Whether his name as it appears on the inscriptions is Sar-kin or not, and whether it signifies the king de facto as distinguished from the king de jure, we will not attempt to determine now.

(Note: Hitzig ventures a derivation of the name from the Zend; and Grotefend compares it with the Chaldee Sârēk, Daniel 6:3 (in his Abhandlung ber Anlage und Zerstrung der Gebude von Nimrud, 1851).)

This Sargon, the founder of a new Assyrian dynasty, who reigned from 721-702 (according to Oppert), and for whom there is at all events plenty of room between 721-20 and the commencement of Sennacherib's reign, first of all blockaded Tyre for five years after the fall of Samaria, or rather brought to an end the siege of Tyre which had been begun by Shalmanassar (Jos. Ant. ix. 14, 2), though whether it was to a successful end or not is quite uncertain. He then pursued with all the greater energy his plan for following up the conquest of Samaria with the subjugation of Egypt, which was constantly threatening the possessions of Assyria in western Asia, either by instigation or support. The attack upon Ashdod was simply a means to this end. As the Philistines were led to join Egypt, not only by their situation, but probably by kinship of tribe as well, the conquest of Ashdod - a fortress so strong, that, according to Herodotus (ii. 157), Psammetichus besieged it for twenty-nine years - was an indispensable preliminary to the expedition against Egypt. When Alexander the Great marched against Egypt, he had to do the same with Gaza. How long Tartan required is not to be gathered from Isaiah 20:1. But if he conquered it as quickly as Alexander conquered Gaza - viz. in five months - it is impossible to understand why the following prophecy should defer for three years the subjugation of Ethiopia and Egypt. The words, "and fought against Ashdod, and took it," must therefore be taken as anticipatory and parenthetical.

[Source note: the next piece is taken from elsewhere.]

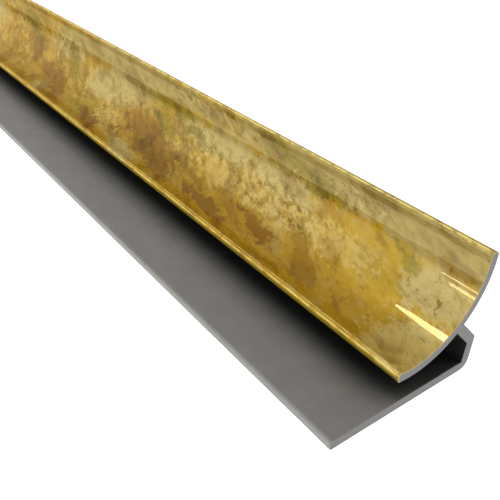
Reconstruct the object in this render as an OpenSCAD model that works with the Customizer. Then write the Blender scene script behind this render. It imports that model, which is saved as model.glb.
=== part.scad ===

It was not after the conquest of Ashdod, but in the year in which the siege commenced, that Isaiah received the following admonition: "Go and loosen the smock-frock from off thy loins, and take off thy shoes from thy feet. And he did so, went stripped and barefooted." We see from this that Isaiah was clothed in the same manner as Elijah, who wore a fur coat (2 Kings 1:8, cf., Zechariah 13:4; Hebrews 11:37), and John the Baptist, who had a garment of camel hair and a leather girdle round it (Matthew 3:4); for sak is a coarse linen or hairy overcoat of a dark colour (Revelation 6:12, cf., Isaiah 50:3), such as was worn by mourners, either next to the skin (‛al-habbâsâr, 1 Kings 21:27; 2 Kings 6:30; Job 16:15) or over the tunic, in either case being fastened by a girdle on account of its want of shape, for which reason the verb châgar is the word commonly used to signify the putting on of such a garment, instead of lâbash. The use of the word ârōm does not prove that the former was the case in this instance (see, on the contrary, 2 Samuel 6:20, compared with 2 Samuel 6:14 and John 21:7). With the great importance attached to the clothing in the East, where the feelings upon this point are peculiarly sensitive and modest, a person was looked upon as stripped and naked if he had only taken off his upper garment. What Isaiah was directed to do, therefore, was simply opposed to common custom, and not to moral decency. He was to lay aside the dress of a mourner and preacher of repentance, and to have nothing on but his tunic (cetoneth); and in this, as well as barefooted, he was to show himself in public. This was the costume of a man who had been robbed and disgraced, or else of a beggar or prisoner of war. The word cēn (so) is followed by the inf. abs., which develops the meaning, as in Isaiah 5:5; Isaiah 58:6-7.